Not only did limited space and equipment allow for only one actor to be recorded at once, but the actors themselves also had to reconfigure their own styles to the new medium. Junior Rachel Boyce and senior Samantha Wittig, both music theater majors, were two of the three actors involved in the process, and neither had ever taken on a performance quite like this.

“At first we were disappointed because we wouldn’t be on stage, but we are the first in the department to do something like this,” Boyce said.  Both are excited to see the play live from the audience rather than having to be on stage and behind the scenes as they normally would be.

Nearly every aspect, including sound syncing, recording, makeup, directing, and acting, was similar to watching a theater performance from behind the scenes.
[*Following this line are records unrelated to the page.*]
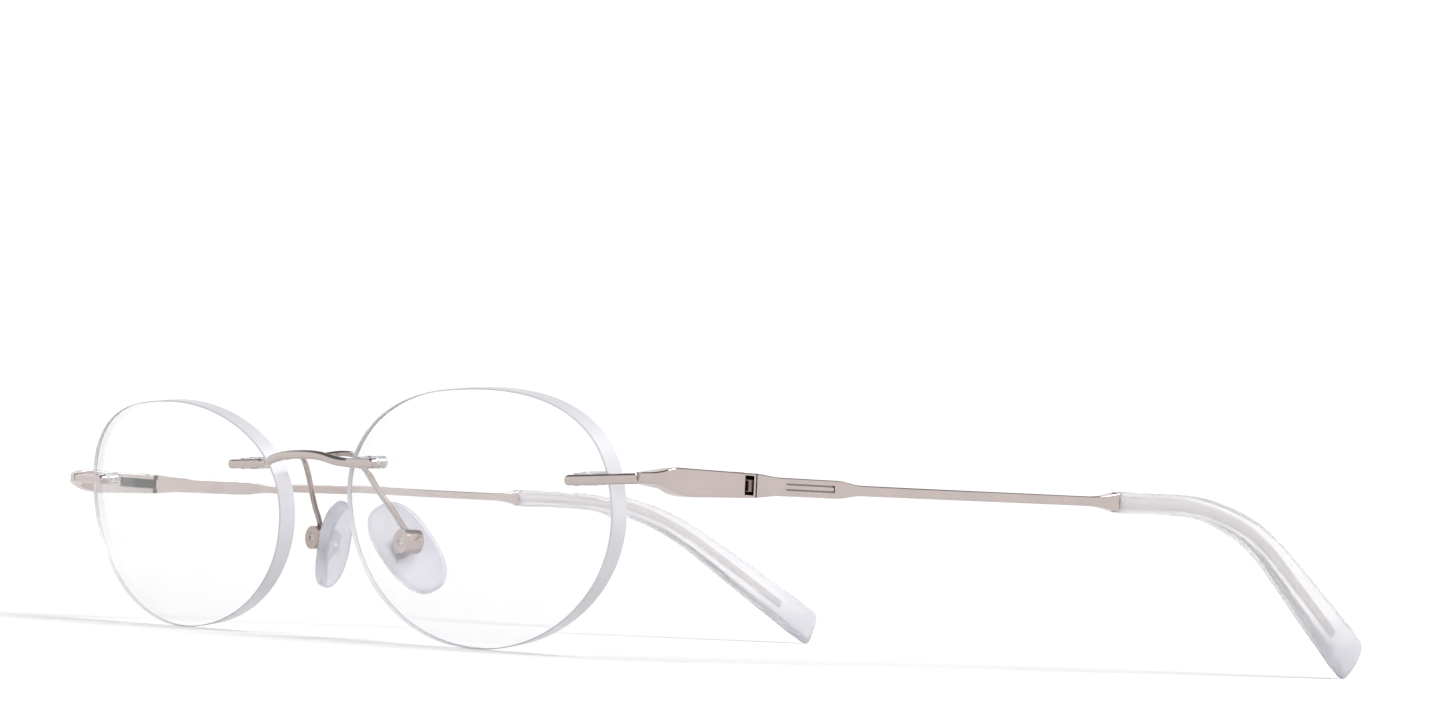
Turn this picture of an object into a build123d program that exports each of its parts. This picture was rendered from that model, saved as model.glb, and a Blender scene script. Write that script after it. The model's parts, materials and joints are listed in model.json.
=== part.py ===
from build123d import *
import math
import os

os.makedirs("parts", exist_ok=True)

# Rimless eyeglasses, millimetres. +X is the wearer's left, +Y runs back along the temples,
# +Z is up, and the glasses stand on Z = 0 on the lens bottoms and the temple tips.
# Everything is drawn for the wearer's left half with Y = 0 at the lens fronts. The right
# half is its mirror image, and "shift_y" then centres the whole object on the origin.

# ---- driving dimensions ----------------------------------------------------------------
lens_temporal_reach = 25.3
lens_nasal_reach = 26.1
bridge_width = 15.9
lens_top = 14.4
lens_bottom = 17.6
lens_widest_v = 1.2
corner_fullness = {"upper_temporal": 2.55, "upper_nasal": 2.06,
                   "lower_nasal": 2.1, "lower_temporal": 2.0}
lens_front_radius = 140.0
lens_back_radius = 124.0
lens_centre_thickness = 2.2
lens_tilt = 9.8
lens_wrap = 1.6
lens_edge_break = 0.15
lens_blank_depth = 9.0
outline_steps = 56
lens_break_drop = 0.023
lens_front_y = 0.1

bar_height = 1.25
bar_thickness = 1.0
bar_dome = 0.38
post_radius = 0.45
post_end = 0.25
bushing_radius = 0.75
bushing_head = 0.9
bushing_head_rim = 0.05
bushing_head_round = 0.3
bushing_stand_off = 0.42
slip_fit = 0.02
drill_length = 12.0
nasal_u = -20.6
nasal_v = 6.6
nasal_bar_length = 7.0
nasal_post_gap = 2.9
bridge_stations = 24
arch_root = 0.55
arch_slimming = 0.03
arch_points = [(7.6, -0.6, 22.95), (5.4, -0.8, 23.4), (0.0, -0.95, 23.75)]
temporal_u = 21.7
temporal_v = 4.35
temporal_bar_inner = 2.6
temporal_post_gap = 2.9
crease_reach = 8.2
crease_notch_radius = 0.5
crease_notch_height = 1.3
crease_notch_tip = 0.02
crease_lift = 0.25

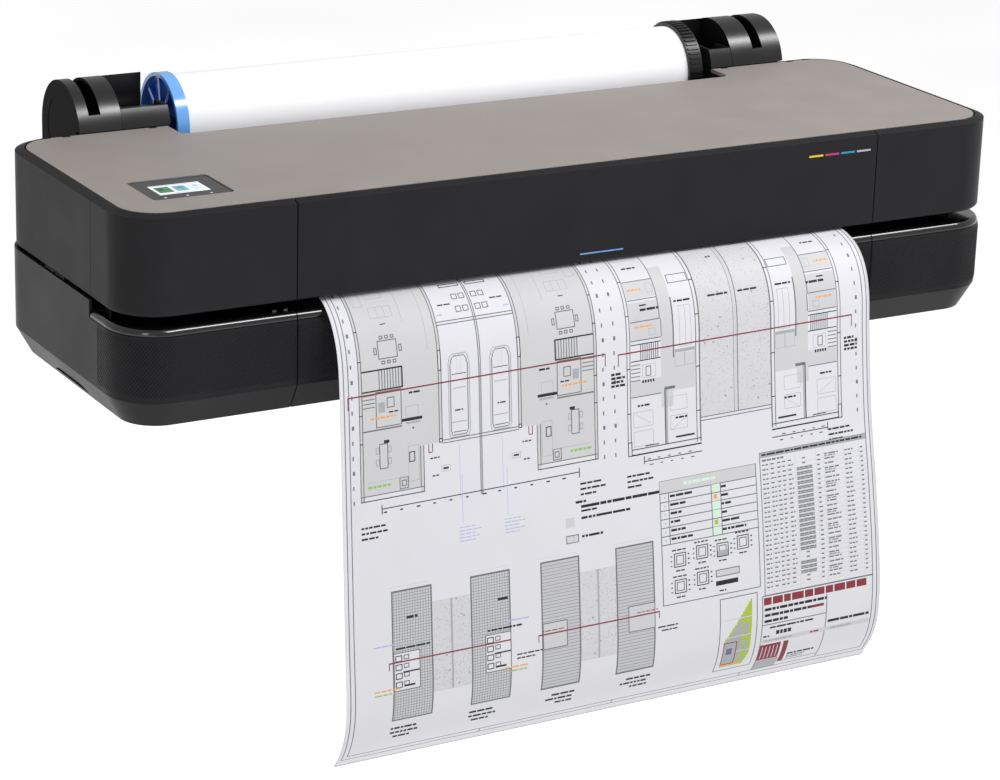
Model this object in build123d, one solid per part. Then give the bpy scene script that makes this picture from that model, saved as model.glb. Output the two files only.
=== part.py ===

But for each miscue, sound error or messed-up line, the final product came together in the end. And it was something different from anything that either the video production team or the Theatre Department had experienced before.

The live recording was “a little bit more annoying to deal with, but simple,” according to Paul Richie, one of Mikolai’s video production students.

Even before the editing that will take place later, the overall view of recordings sparked the interest of all involved and who want to see their hard work in final form when the play opens April 16. “Eurydice” will run until April 19, showing each night at 7:30 p.m. in the Robinson Theatre in the Moss Performing Arts Center.